Class overview
- Builders: Kawasaki
- Operators: Imperial Chinese Navy; Republic of China Navy;
- Succeeded by: Yongfeng-class gunboat
- Completed: 6
- Active: 0

General characteristics
- Type: Gunboat
- Displacement: 745 long tons (757 t)
- Length: 199.5 ft (60.8 m)
- Beam: 29.5 ft (9.0 m)
- Draught: 8 ft (2.4 m)
- Propulsion: 2 x boilers; Vertical triple-expansion steam engines driving 2 shafts; Total 1,350 indicated horsepower (1,010 kW);
- Speed: 13.5 knots (15.5 mph; 25.0 km/h)
- Complement: 101
- Armament: 2 × 4.7" gun; 2 × 12 pdr gun; 2 × 9 pdr gun;

= Chu-class gunboat =

The Chu class were early-20th century gunboats built for the Imperial Chinese Navy of the Qing Empire. Six - Chu Yu, Chu Tung, Chu Chien, Chu Kuan, Chu Tai, Chu Yiu - were built by Kawasaki in Japan; they were launched in 1906-1907.

==History==
The Nanyang Fleet discarded a number of older ships around 1902 and ordered new ships in 1904 and 1905. The order included the Chu and Kiang-class gunboats to replace the retired small gunboats, and were intended to serve on the Yangtze in the viceroyalties of Huguang and Liangjiang.

Nearly the entire class defected to the rebels in November during the 1911 Revolution. Chu Yu succeeded the gunboat Kiang Heng as flagship of the Yangtze squadron of the Republic of China Navy sometime after 1916.

The political fragmentation of the Warlord Era following Yuan Shikai's death extended to the navy. Admiral Cheng Biguang, commander-in-chief of the navy, defected with part of the fleet to Sun Yat-sen in Guangzhou. Chu Yiu joined the Guangzhou fleet later, and then the mass defection from that fleet in December 1923. The gunboat ended up with Wu Peifu's North-East Squadron (NES) at Qingdao. Weapons from NES ships were transferred to reinforcements from the Central Fleet for commonality; by 1929 Chu Yiu was armed with only two 9-pounder guns.

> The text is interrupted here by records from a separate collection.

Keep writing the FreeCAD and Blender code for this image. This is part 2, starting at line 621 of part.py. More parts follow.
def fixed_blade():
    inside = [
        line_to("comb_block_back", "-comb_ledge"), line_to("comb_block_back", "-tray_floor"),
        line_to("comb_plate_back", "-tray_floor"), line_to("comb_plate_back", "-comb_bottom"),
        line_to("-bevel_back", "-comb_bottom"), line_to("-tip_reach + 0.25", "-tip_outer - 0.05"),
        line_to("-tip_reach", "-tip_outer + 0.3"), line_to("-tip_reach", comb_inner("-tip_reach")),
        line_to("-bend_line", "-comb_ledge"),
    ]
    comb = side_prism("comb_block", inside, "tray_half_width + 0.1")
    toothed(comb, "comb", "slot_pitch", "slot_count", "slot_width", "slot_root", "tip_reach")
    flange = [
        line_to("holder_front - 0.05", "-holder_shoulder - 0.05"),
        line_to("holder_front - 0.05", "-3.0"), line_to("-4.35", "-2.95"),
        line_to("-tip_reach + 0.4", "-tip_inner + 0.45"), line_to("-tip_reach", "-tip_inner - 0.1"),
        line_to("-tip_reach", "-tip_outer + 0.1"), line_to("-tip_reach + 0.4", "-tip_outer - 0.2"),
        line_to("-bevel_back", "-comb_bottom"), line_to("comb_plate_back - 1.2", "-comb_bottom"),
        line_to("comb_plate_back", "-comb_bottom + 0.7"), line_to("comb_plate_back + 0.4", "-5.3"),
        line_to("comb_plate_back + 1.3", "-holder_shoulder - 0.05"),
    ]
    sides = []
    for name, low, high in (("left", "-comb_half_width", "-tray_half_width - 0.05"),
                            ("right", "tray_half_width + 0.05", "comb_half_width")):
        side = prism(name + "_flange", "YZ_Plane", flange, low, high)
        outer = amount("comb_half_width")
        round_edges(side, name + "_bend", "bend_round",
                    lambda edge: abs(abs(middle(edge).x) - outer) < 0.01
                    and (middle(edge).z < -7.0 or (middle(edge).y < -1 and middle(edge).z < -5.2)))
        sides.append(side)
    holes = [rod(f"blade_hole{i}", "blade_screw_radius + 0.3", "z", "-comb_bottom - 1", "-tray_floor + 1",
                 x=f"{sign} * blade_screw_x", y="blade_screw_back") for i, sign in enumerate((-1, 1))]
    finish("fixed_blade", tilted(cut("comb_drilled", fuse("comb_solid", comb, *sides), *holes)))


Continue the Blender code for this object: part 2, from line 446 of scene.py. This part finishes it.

In March 1926, the gunboat supported the amphibious landing of Zhang Zuolin's forces near the Taku Forts controlled by Feng Yuxiang.

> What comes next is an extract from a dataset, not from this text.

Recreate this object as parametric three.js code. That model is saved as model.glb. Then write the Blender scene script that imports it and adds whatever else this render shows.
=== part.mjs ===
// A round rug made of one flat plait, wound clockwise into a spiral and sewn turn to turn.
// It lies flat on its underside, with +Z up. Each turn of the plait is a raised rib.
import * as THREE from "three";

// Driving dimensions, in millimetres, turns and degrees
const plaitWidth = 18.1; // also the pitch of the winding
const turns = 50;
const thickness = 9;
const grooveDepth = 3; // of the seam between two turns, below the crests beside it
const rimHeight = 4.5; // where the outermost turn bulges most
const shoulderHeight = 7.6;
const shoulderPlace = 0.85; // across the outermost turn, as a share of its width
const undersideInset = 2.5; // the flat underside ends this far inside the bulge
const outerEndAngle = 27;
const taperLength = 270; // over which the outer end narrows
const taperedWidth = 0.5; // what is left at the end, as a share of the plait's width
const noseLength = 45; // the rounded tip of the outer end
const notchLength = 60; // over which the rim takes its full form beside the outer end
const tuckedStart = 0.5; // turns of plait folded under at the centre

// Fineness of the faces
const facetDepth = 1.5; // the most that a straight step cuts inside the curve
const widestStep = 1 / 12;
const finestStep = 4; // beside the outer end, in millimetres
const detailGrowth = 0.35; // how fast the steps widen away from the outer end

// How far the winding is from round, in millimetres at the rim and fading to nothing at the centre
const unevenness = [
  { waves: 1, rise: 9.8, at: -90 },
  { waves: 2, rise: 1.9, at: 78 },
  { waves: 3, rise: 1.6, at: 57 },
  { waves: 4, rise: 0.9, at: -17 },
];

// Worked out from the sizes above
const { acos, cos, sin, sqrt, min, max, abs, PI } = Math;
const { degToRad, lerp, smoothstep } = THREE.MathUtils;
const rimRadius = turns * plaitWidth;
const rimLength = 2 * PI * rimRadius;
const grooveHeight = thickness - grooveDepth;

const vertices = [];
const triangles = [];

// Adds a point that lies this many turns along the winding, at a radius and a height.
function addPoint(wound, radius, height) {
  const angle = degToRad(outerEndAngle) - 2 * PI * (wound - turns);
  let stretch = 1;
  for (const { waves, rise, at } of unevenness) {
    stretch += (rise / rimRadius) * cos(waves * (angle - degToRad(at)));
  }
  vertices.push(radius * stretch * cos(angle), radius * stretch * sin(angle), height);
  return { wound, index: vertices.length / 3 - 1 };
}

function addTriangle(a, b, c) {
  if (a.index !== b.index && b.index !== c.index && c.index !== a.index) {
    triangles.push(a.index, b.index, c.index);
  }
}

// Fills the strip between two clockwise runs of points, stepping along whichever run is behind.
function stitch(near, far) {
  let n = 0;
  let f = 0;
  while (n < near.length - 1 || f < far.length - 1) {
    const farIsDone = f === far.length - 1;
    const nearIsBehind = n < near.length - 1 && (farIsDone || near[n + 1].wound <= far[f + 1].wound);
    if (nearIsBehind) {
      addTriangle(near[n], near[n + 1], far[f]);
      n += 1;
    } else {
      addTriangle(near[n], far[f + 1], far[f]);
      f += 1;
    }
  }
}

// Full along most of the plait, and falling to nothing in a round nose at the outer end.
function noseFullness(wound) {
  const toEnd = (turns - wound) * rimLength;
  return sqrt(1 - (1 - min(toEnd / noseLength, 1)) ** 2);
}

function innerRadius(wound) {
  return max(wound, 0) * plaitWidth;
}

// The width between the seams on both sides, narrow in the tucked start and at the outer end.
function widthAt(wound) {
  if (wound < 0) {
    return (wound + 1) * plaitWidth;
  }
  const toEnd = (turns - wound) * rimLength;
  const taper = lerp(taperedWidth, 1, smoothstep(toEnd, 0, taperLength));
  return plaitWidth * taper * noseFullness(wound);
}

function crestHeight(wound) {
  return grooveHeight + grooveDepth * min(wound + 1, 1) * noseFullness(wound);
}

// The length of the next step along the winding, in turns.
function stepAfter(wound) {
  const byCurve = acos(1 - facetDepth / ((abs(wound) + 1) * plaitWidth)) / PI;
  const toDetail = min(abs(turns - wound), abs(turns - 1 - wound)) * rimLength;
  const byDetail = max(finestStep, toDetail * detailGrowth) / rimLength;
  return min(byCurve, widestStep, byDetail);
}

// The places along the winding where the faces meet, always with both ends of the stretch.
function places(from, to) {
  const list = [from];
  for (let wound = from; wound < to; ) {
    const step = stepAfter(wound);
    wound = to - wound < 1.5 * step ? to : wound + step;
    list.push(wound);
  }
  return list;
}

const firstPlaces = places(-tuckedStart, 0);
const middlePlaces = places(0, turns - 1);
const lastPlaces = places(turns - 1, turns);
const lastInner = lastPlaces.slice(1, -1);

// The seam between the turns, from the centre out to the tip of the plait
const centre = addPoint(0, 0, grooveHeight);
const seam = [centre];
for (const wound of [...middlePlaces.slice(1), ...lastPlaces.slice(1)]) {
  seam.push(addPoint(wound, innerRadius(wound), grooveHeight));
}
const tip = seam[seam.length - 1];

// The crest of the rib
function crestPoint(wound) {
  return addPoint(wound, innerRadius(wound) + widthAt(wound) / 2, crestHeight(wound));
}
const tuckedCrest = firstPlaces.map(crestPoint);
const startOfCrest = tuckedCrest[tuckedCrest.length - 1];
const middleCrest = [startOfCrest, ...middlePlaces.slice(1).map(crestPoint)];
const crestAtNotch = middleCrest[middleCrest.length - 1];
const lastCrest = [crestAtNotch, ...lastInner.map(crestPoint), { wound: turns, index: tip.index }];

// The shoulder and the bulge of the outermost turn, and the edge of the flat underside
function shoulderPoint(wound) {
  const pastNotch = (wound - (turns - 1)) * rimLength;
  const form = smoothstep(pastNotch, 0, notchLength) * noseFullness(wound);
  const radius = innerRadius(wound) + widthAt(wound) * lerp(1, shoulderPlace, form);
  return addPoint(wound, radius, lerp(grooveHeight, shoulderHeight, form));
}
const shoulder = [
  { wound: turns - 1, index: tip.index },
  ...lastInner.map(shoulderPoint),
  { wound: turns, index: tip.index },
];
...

The remainder of the Chus were part of Central Fleet by March 1927. The Central Fleet was neutral and avoided participating in the civil war by withdrawing its gunboats from the Yangtze to Shanghai. However, when the Central Fleet joined the Kuomintang on March 14 Chu Yu, Chu Chien, and Chu Tung had been redeployed to Jiujiang. The gunboats took Chiang Kai-shek - aboard Chu Yu - to capture Nanjing at the end of the month.

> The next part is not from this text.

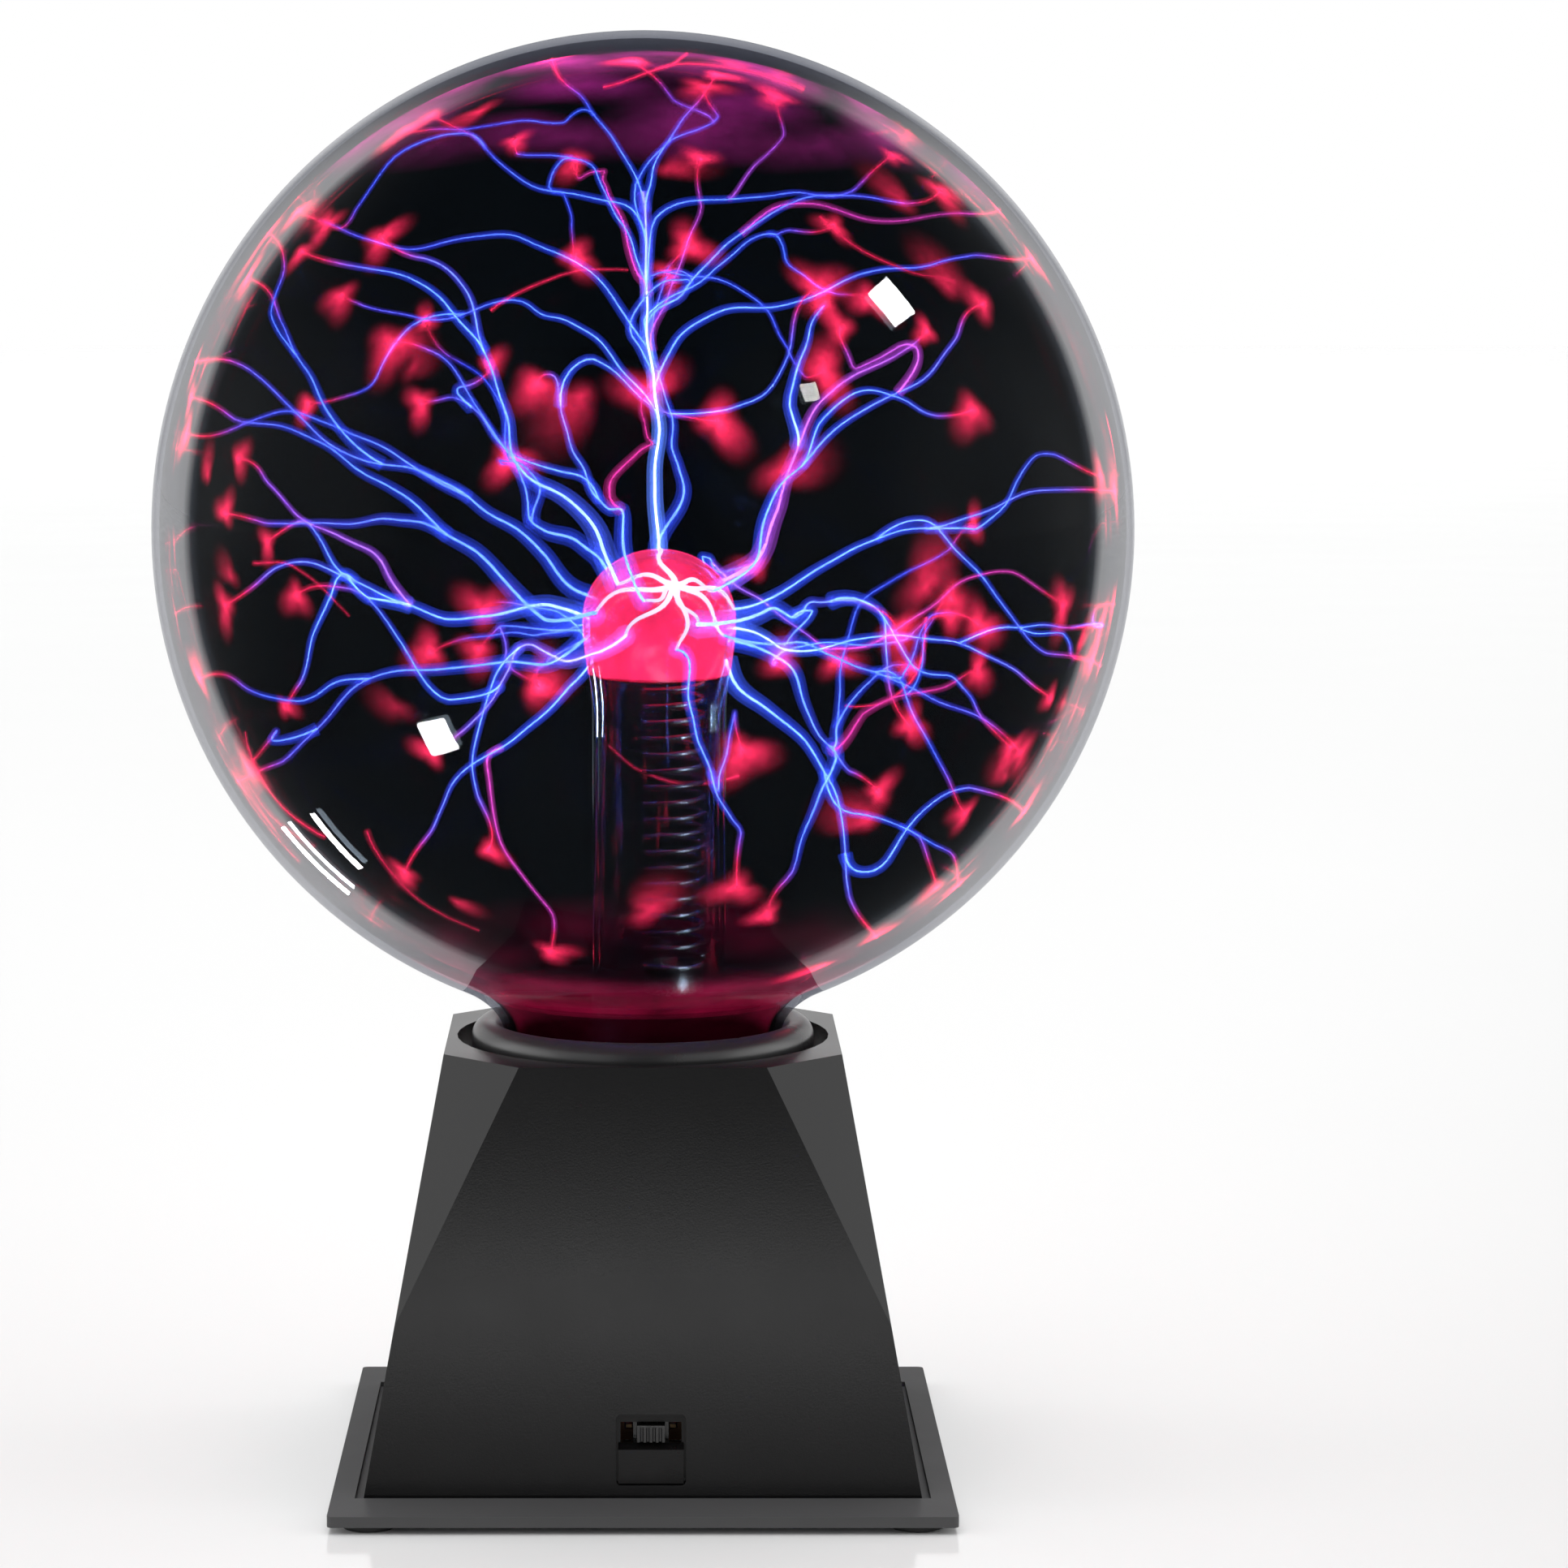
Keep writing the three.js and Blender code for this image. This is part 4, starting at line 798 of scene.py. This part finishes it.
def haze_look():
    """Faint light in the gas, red round the neck and violet under the crown."""
    n = Nodes("haze_glow")
    power = n.attribute("power")
    up = n.range(n.height(), globe_low.z, globe_high.z)
    colour = n.mix(up, (0.75, 0.012, 0.07, 1), (0.66, 0.03, 0.30, 1))
    mottle = n.range(n.noise(60, 4, 0.6), 0.3, 0.7, 0.3, 1.3)
    return soft_light(n, colour, n.math("MULTIPLY", n.math("MULTIPLY", power, mottle), HAZE_GLOW))


def neck_glow():
    """Red light in the gas inside the neck, following the glass and fading out up and down."""
    gap = GLOBE_WALL + WALL_GAP
    line = [(r - gap, z) for r, z in globe_outer_line() if NECK_START_Z - 2 * MM < z < globe_low.z + 34 * MM]
    thing = lathe("neck_glow", line + [(r - 0.4 * MM, z) for r, z in reversed(line)], 96)
    low, high = line[0][1], line[-1][1]
    shares = [(v.co.z - low) / (high - low) for v in thing.data.vertices]
    fades = [math.sin(math.pi * min(max(s, 0), 1)) ** 0.8 for s in shares]
    add_attribute(thing, "power", [NECK_GLOW_SHARE * fade for fade in fades])
    return thing


glowing(core.build("plasma_streamers"), streamer_look())
glowing(halo.build("plasma_halo"), halo_look())
glowing(patches.build("plasma_feet"), foot_look())
haze_material = haze_look()
glowing(hazes.build("plasma_haze"), haze_material)
glowing(neck_glow(), haze_material)


# ------------------------------------------------------------------ electrode

LINER_GAP = 0.3 * MM
LINER_WALL = 0.6 * MM
LINER_HEM = 0.2 * MM
SHEATH_GAP = 0.25 * MM
SHEATH_WALL = 0.1 * MM


def liner_outline():
    """A thin coat a gap inside the stem's glass, open at its foot."""
    outer = [(r, z) for r, z in stem_outer_line() if z >= LINER_FOOT_Z]
    shrink = STEM_WALL + LINER_GAP
    line = [(max(r - shrink, 0.0), z - shrink * min(max((z - BULB_Z) / DOME_RISE, 0), 1)) for r, z in outer]
    line = [(line[0][0] - LINER_HEM, LINER_FOOT_Z)] + line
    line = [p for p in line if p[0] > 0] + [(0.0, stem_high.z - shrink)]
    return with_inner_wall(line, LINER_WALL)


def electrode_look():
    """The conductive coat, lit pink-red by the discharge round it, hotter in cloudy patches."""
    n = Nodes("electrode_glow")
    cloud = n.noise(75, 4, 0.55, 0.6)
    reds = ((0.30, (0.95, 0.006, 0.035)), (0.55, (1.0, 0.012, 0.065)), (0.78, (1.0, 0.16, 0.24)))
    strength = n.range(cloud, 0.3, 0.75, *COAT_GLOW)
    light = n.add("Emission", {"Color": n.ramp(cloud, reds), "Strength": strength})
    return n.finish(light.outputs[0])


liner = lathe("electrode", liner_outline(), 64, STEM_X)
ride(dress(liner, electrode_look()), "electrode_coat", "electrode_liner")


def sheath_outline():
    """A thinner shell a gap outside the stem's glass, as far down as the coat."""
    line = [(r + SHEATH_GAP, z + SHEATH_GAP * min(max((z - BULB_Z) / DOME_RISE, 0), 1))
            for r, z in stem_outer_line() if z >= LINER_FOOT_Z and r > 0]
    return with_inner_wall(line + [(0.0, stem_high.z + SHEATH_GAP)], SHEATH_WALL)


def sheath_look():
    """Light in the gas against the dome, which carries its red out to the glass's edge."""
    n = Nodes("sheath_glow")
    return soft_light(n, (1.0, 0.03, 0.12, 1), n.range(n.noise(140, 3), 0.3, 0.7, *SHEATH_GLOW))


glowing(lathe("plasma_sheath", sheath_outline(), 64, STEM_X), sheath_look())


# Where the discharge gathers on the dome before it creeps out to each streamer's root.
NODE = direction(-76, 34)
VEIN_STEPS = 20

# A vein's radius at the gathering point and how much of it is lost, in millimetres. Only the roots
# on the gathering point's side have a vein.
VEIN_WIDE, VEIN_TAPER = 0.80, 0.50
VEIN_REACH = 0.1


def vein(root):
    """The way over the dome's surface from the gathering point to a streamer's root."""
    sideways = NODE.cross(root).normalized()
    phase = chance.uniform(0, math.tau)
    path = []
    for k in range(VEIN_STEPS + 1):
        t = k / VEIN_STEPS
        d = NODE.lerp(root, t) + sideways * 0.11 * math.sin(4.2 * t + phase) * math.sin(math.pi * t)
        path.append(on_dome(d.normalized(), SHEATH_GAP))
    return path


def crawler_look():
    """White-pink light that is strongest at the gathering point."""
    n = Nodes("crawler_core")
    strength = n.math("MULTIPLY", n.attribute("power"), CRAWLER_GLOW)
    light = n.add("Emission", {"Color": (1.0, 0.698, 0.826, 1), "Strength": strength})
    return n.finish(light.outputs[0])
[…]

In 1933, Chu Yiu briefly mutinied after the failed assassination attempt on Admiral Shen Honglie.

The Chus saw action during the Second Sino-Japanese War. Chu Yu was attacked on 28-29 September 1937 near Jiangyin and sank on October 2. Chu Tai was damaged and beached near Fuzhou in 1938 and then destroyed by aircraft in 1941. Chu Kuan, Chu Chien and Chu Tung retreated up the Yangtze in 1938 and later became part of the ROCN's First Squadron.